We sometimes celebrate the way we are made when it has helped us achieve a goal.
For example, we may appreciate how our bodies are made when we run a 5K or the way our
brains are made when we graduate from an advanced degree program. Most of us only
celebrate the way we are made when we do something we consider extraordinary or others in
our lives validate. Additionally, while a wonderful thing, the achievement of a goal is often
preceded by many moments of running ourselves down as we strive to reach the goal. We
often tell ourselves we’ll be happy with ourselves when we’ve lost a certain number of pounds,
gotten a promotion, completely uncluttered our lives, had a certain number of children, won our
parents’ approval… Fill in your own blank here______.
This focus on achievement can steal so much joy and peace from us as it clouds our vision of
everything else that’s good about us.
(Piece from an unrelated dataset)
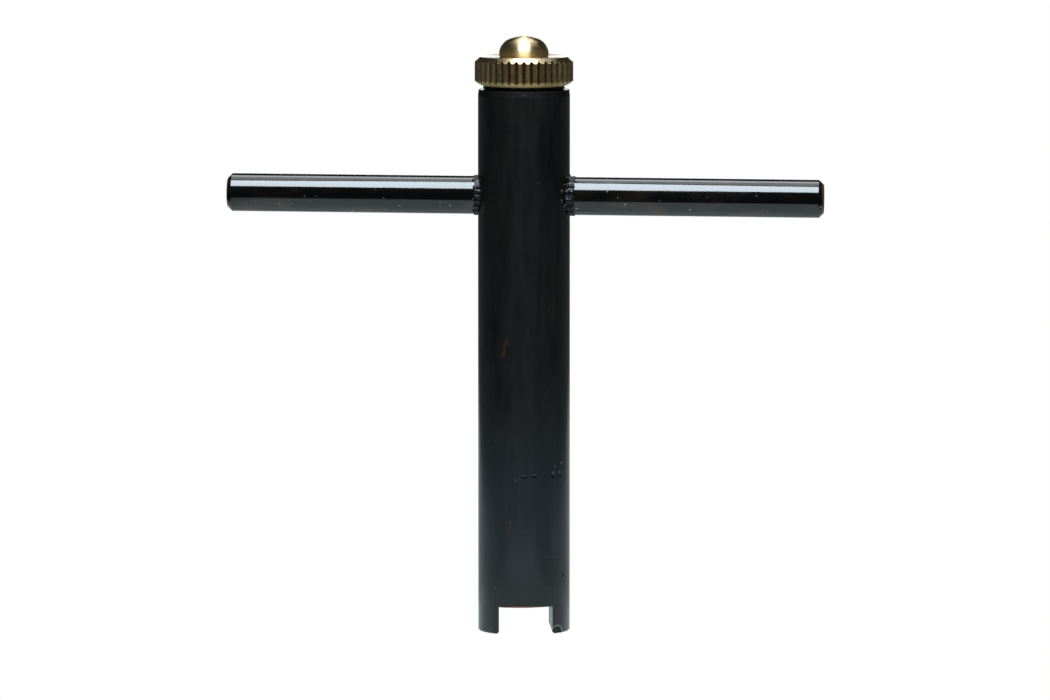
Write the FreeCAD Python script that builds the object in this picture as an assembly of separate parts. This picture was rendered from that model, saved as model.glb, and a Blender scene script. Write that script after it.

We may tell ourselves that our criticism is motivating us
toward our goals, when we are actually undermining our emotional and spiritual well-being and
perhaps even feeding feelings of depression or anxiety.
We would benefit greatly by acting toward ourselves as we would a dearly loved baby in our
lives, with love and a sense of awe.
I am not suggesting that we dote on ourselves in a narcissistic way, but instead the very
opposite by following David’s example.
In Psalm 139, David acknowledges God, all-knowing and all-powerful, as his creator, and gives
God all the praise. He takes time alone to focus his heart and mind on who God is and
enumerate His works. We can read moments like this throughout the Psalms.
We need to do the same. We are God’s creation, body, mind, and soul. We need time with God
to contemplate and give thanks for all we are, just as we take time to rejoice in every detail of a
baby we love. Try focusing on one part of your body, any part, your hand for example. Just look
at it. Maybe the first thought that comes to your mind is, “I need a manicure. My nails are looking
bad.” or “My skin is so dry.” Now turn down the volume on that inner critic and look again the
way you would look at the hand of a baby. Admire what God has created. What an amazing
design! All those small bones fitted together for so much movement. The beautiful skin that can
gently caress someone you are caring for, but also stand up to so much hard work. Those nails,
no matter their condition, help and protect you in so many ways. Whether or not your hands
work optimally or not, their design is still amazing. And you know what? You didn’t create them.
God did, as an awe-inspiring gift to you. So when you admire them it isn’t vanity. It is praise unto
God. Just like when we admire a baby. So intentionally direct your thoughts and thanks to Him.
When we do it lifts us out of the mundane, the self-criticism, the pursuit of accomplishment and
then connects back to the divine.
We can cultivate our awareness of God’s divine goodness with other practices such as lifting
our minds out of the daily grind by reading uplifting spiritual books (even a page a day), or by
focusing on any natural beauty around us. Noticing natural wonders such as the ever-changing
colors of the sky, the buds on the trees, and even a dandelion pushing its way through a crack in
a city sidewalk can reawaken our awareness of the glory of God. We can visit an art museum
or gallery and soak in the richness of colors and textures outside of our ordinary surroundings.
One of my favorite experiences is visiting an aquarium and seeing all the beautiful sea creatures
and the intricacies of their colors and shapes that God bothered to create even though they are
not easily seen by the average person. These kinds of moments can fill our hearts with an
appreciation that we can then use as a positive filter for how we see ourselves.
All of these things, just like the beauty of new life, help us acknowledge the goodness and
vastness of the God who decided to create you and me. He created you. He values you. He
loves YOU. Seen in the light of His vast awe-inspiring power, our acknowledgment of how
wonderfully we are made is not vanity. It is gratitude!
Of course, we are called to grow in virtue day by day, but we will do that better by
acknowledging that we are created in His image and by joyfully trying to grow to be more like
Him than we can by running ourselves down for our imperfections. Just like we celebrate our
baby’s skill development step by step, we need to encourage ourselves. If our little one is
working on taking their first step but ends up falling on their bottom, we encourage them to try
again and cheer them on. Only a truly horrible person would yell at them telling them they’ll
never be good enough to walk, so why do we say defeating statements to ourselves when we
are growing and developing new skills and abilities?
When we fall into negative self-defeating patterns, we should do as David did and praise God
that we are wonderfully made, and trustingly ask for the help to grow into the person He created
us to be step by step, day by day, just like our children trust us to help them grow and thrive.